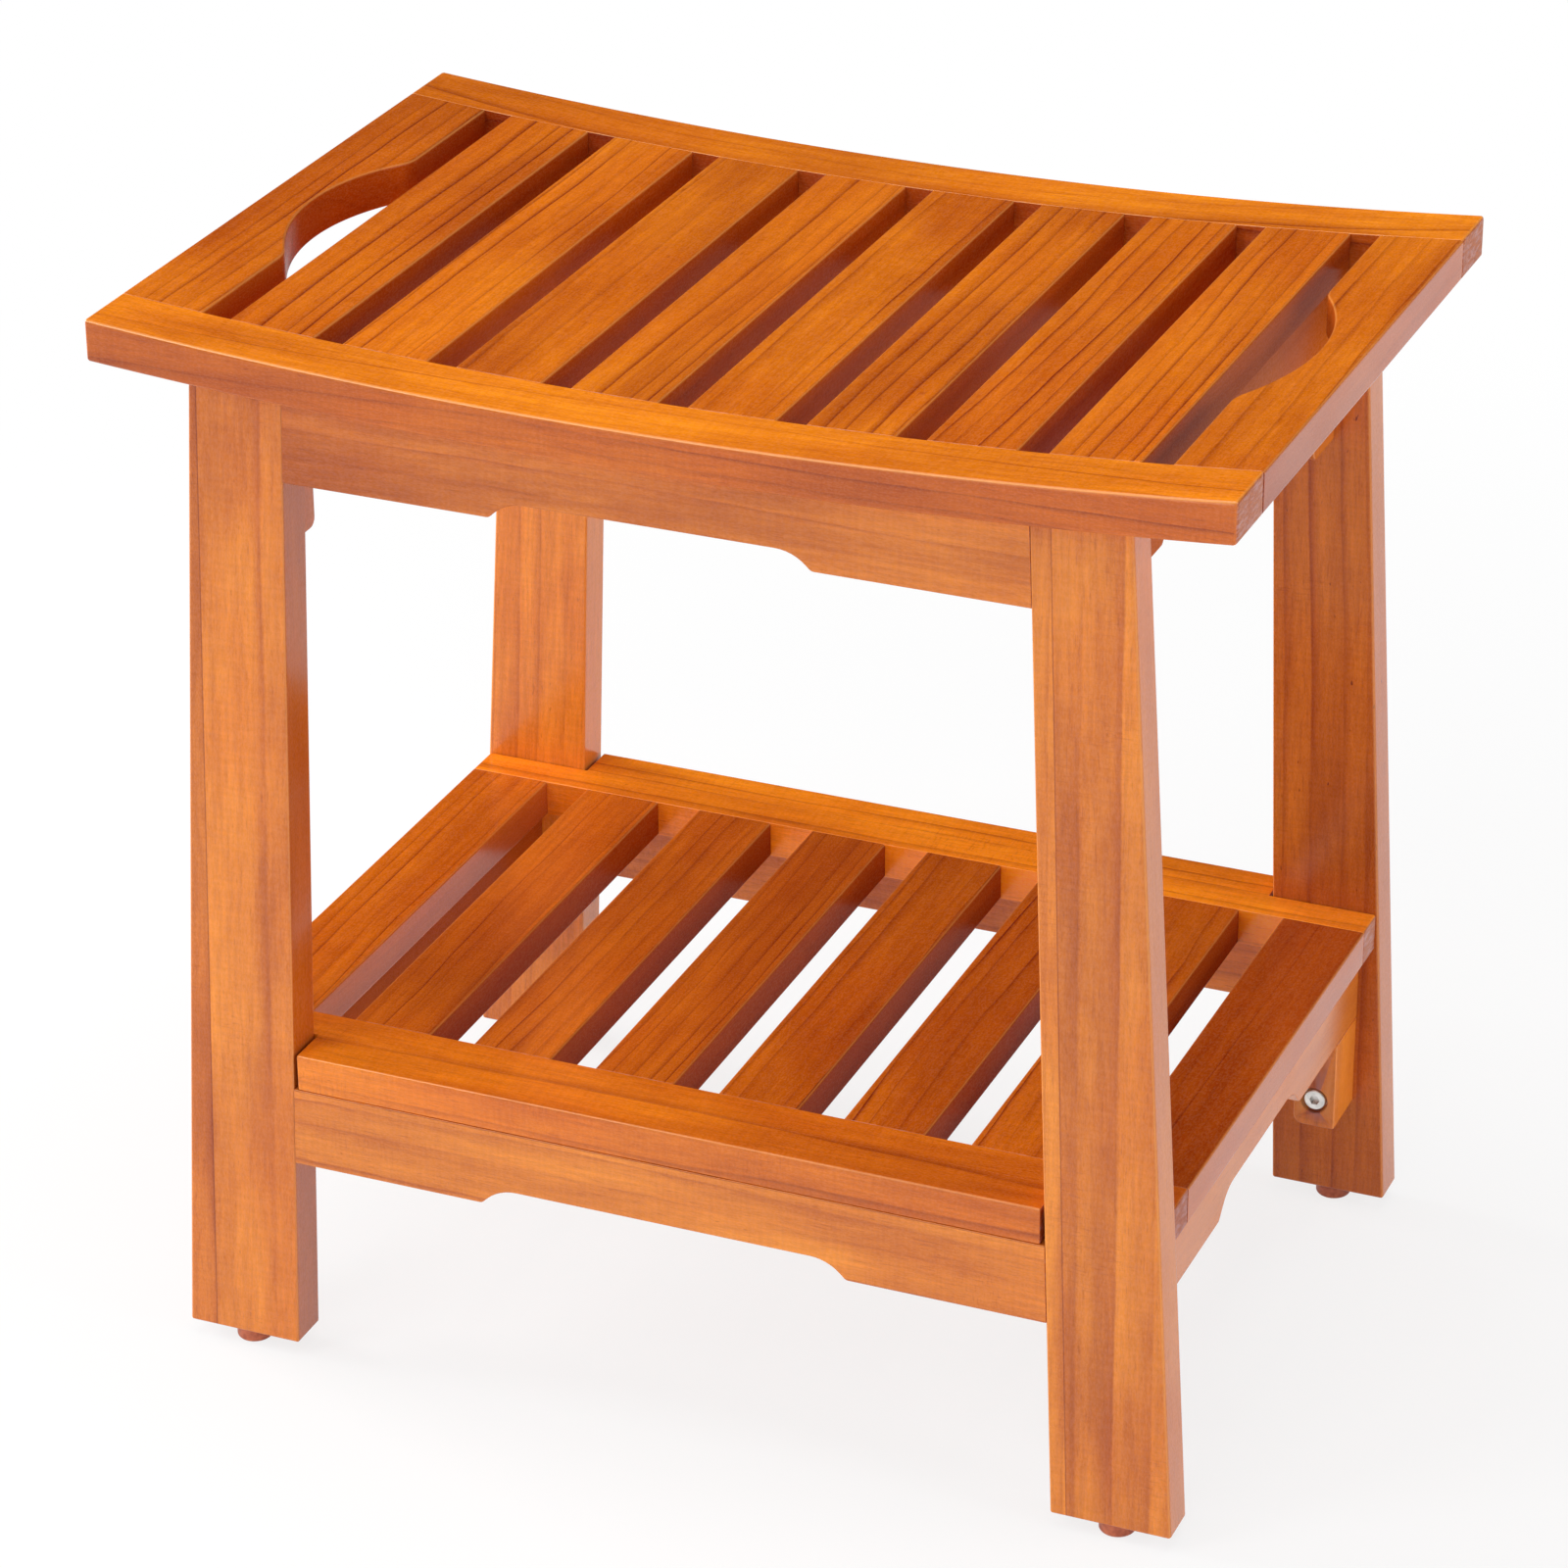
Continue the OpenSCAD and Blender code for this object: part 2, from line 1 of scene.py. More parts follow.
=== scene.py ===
import bpy
import math
import random
import numpy as np
from mathutils import Matrix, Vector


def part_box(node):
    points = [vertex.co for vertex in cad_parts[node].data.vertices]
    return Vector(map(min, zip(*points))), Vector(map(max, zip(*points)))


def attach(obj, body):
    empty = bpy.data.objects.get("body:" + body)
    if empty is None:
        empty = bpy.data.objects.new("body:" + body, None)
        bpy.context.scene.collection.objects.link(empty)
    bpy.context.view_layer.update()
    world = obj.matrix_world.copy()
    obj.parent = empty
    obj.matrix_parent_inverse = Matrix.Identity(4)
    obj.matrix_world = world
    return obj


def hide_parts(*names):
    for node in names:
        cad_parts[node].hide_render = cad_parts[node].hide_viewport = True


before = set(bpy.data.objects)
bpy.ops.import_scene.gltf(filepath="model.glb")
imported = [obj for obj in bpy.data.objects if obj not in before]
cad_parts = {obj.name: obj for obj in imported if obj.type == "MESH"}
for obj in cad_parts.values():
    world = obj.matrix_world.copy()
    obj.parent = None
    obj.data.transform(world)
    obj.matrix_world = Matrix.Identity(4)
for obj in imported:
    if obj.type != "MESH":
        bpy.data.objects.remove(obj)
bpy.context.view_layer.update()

SIDES = (("left", -1), ("right", 1))
ENDS = (("front", -1), ("rear", 1))

# Driving dimensions of the bench, in metres; the rest is read off the frame's boxes
# Seat: how far its middle lies below its ends, and its boards' thickness in the middle and at the ends
SEAT_DIP = 0.0105
SEAT_T = 0.016
SEAT_END_T = 0.017
# Hand hold: depth and radius of the scallop, and the radius where it runs out into the straight edge
HOLD_DEPTH = 0.016
HOLD_R = 0.105
HOLD_EASE_R = 0.016
# Legs: height of both ends, spread over the outer faces and width at both ends
LEG_LIFT = 0.0065
LEG_TOP_Z = 0.434
LEG_FOOT_SPREAD = 0.4296
LEG_TOP_SPREAD = 0.3786
LEG_FOOT_W = 0.050
LEG_TOP_W = 0.0394
# Shelf's rails: depth of the notches for the legs, half length of the tongue between them, and
# how far below the shelf the painted shadow line in its joint with the lower rail lies
SHELF_NOTCH_D = 0.019
SHELF_TONGUE = 0.1586
SHELF_SHADE_LINE = 0.0003
# Arches in the boards' lower edges: half length and rise, then the radii that all of them share
APRON_ARCH = (0.0662, 0.007)
LOWER_ARCH = (0.0795, 0.0076)
UPPER_SIDE_ARCH = (0.085, 0.0065)
LOWER_SIDE_ARCH = (0.053, 0.010)
ARCH_R = 0.018
ARCH_EASE_R = 0.0025
# The lowest part of an arched board under the seat, which doesn't follow the seat's dish
ARCH_FLAT = 0.010
# Corner blocks: their rounded corner, and the bolt's height and sink
BLOCK_CORNER_R = 0.004
BOLT_UP = 0.0123
BOLT_SINK_D = 0.012
BOLT_SINK = 0.0042
# Screws in the aprons and lower rails: places, width of the sink and the wood above it
SCREW_X = (-0.095, 0.0, 0.095)
SCREW_Y = 0.139
SCREW_SINK_D = 0.009
SCREW_WOOD = 0.012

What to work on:
Copy exactly the lines that run from the first line of the data to the line containing "points = [vertex.co", please, with both ends included and nothing else.

The solution:
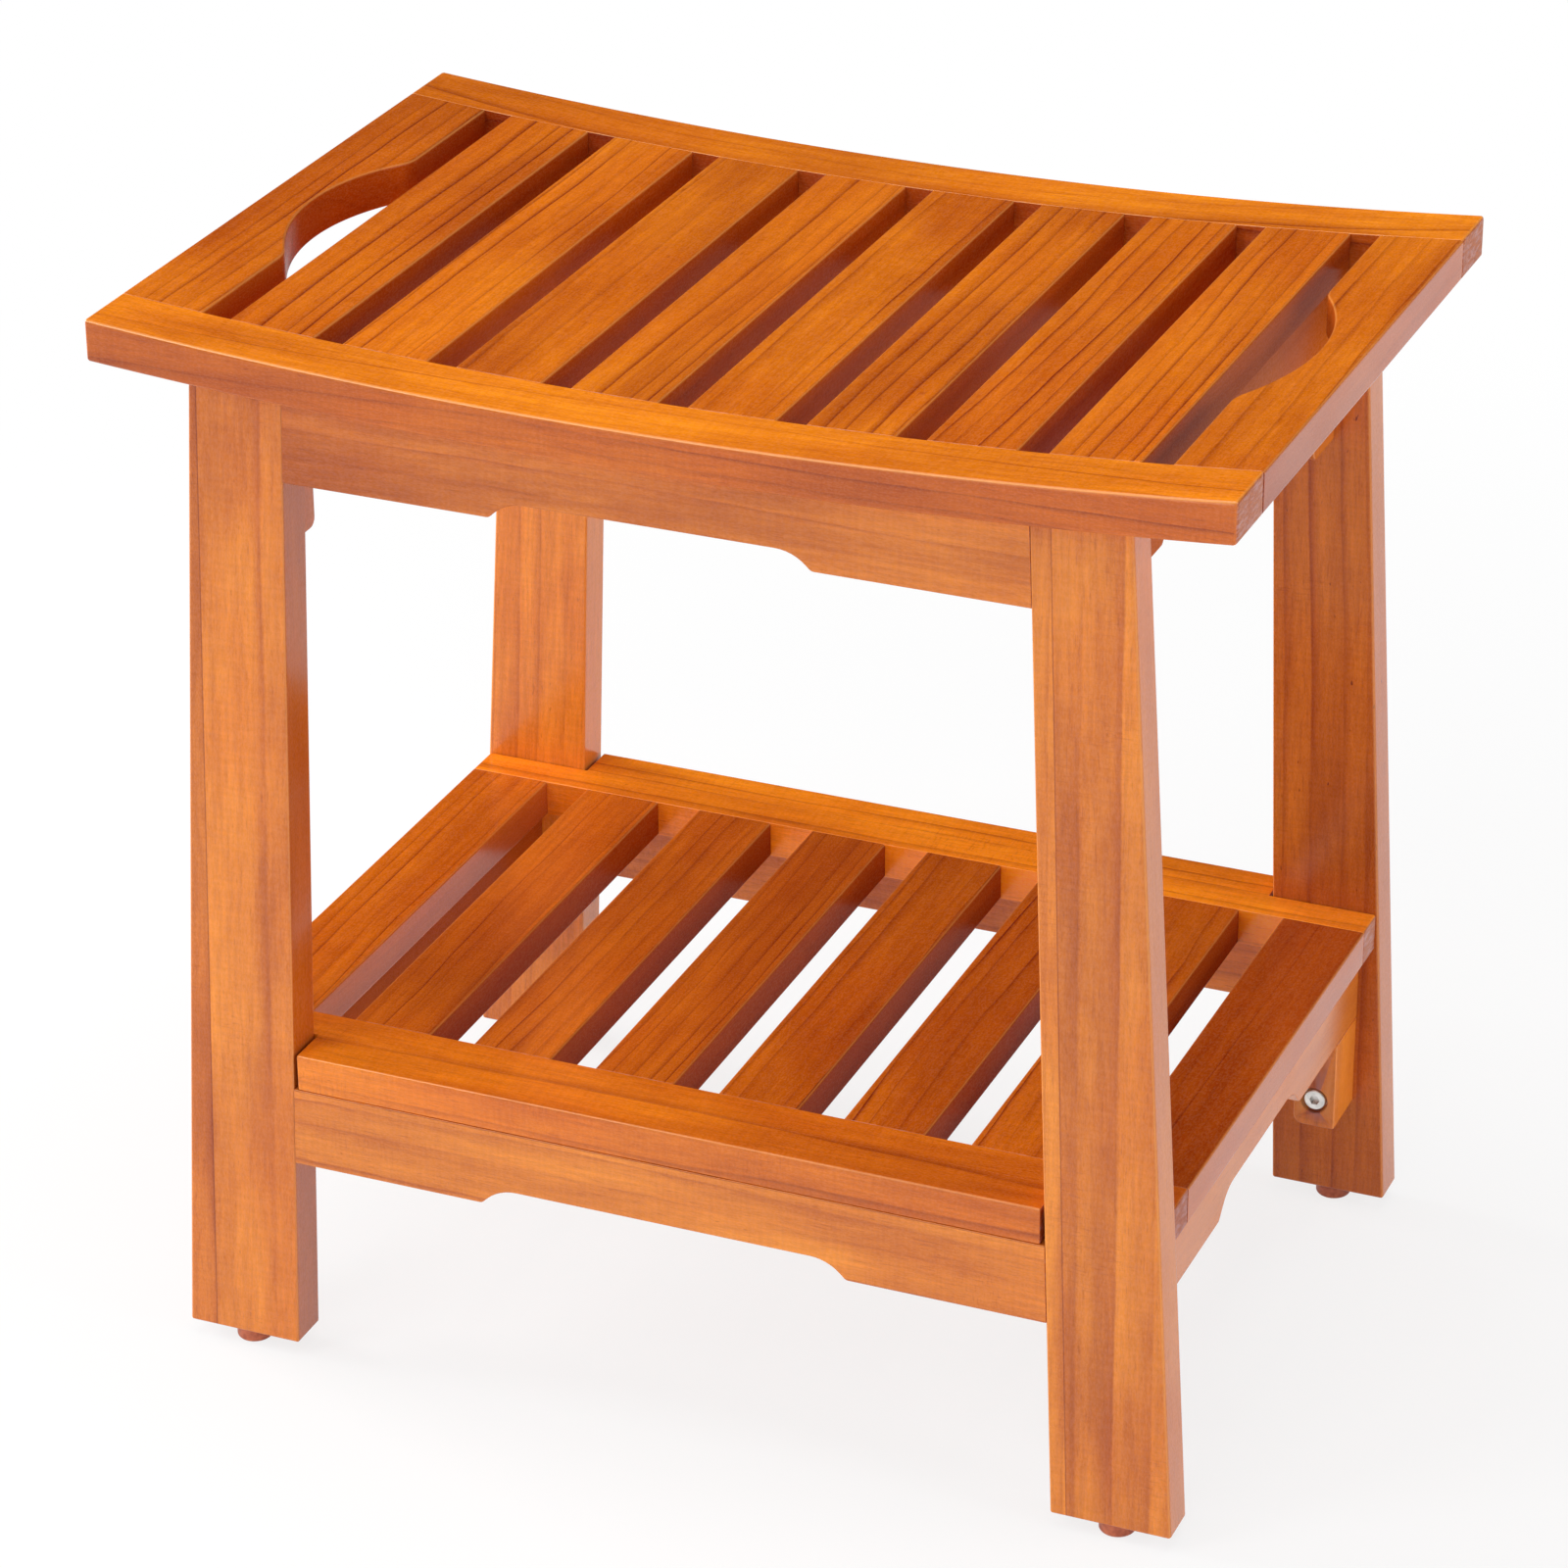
Continue the OpenSCAD and Blender code for this object: part 2, from line 1 of scene.py. More parts follow.
=== scene.py ===
import bpy
import math
import random
import numpy as np
from mathutils import Matrix, Vector


def part_box(node):
    points = [vertex.co for vertex in cad_parts[node].data.vertices]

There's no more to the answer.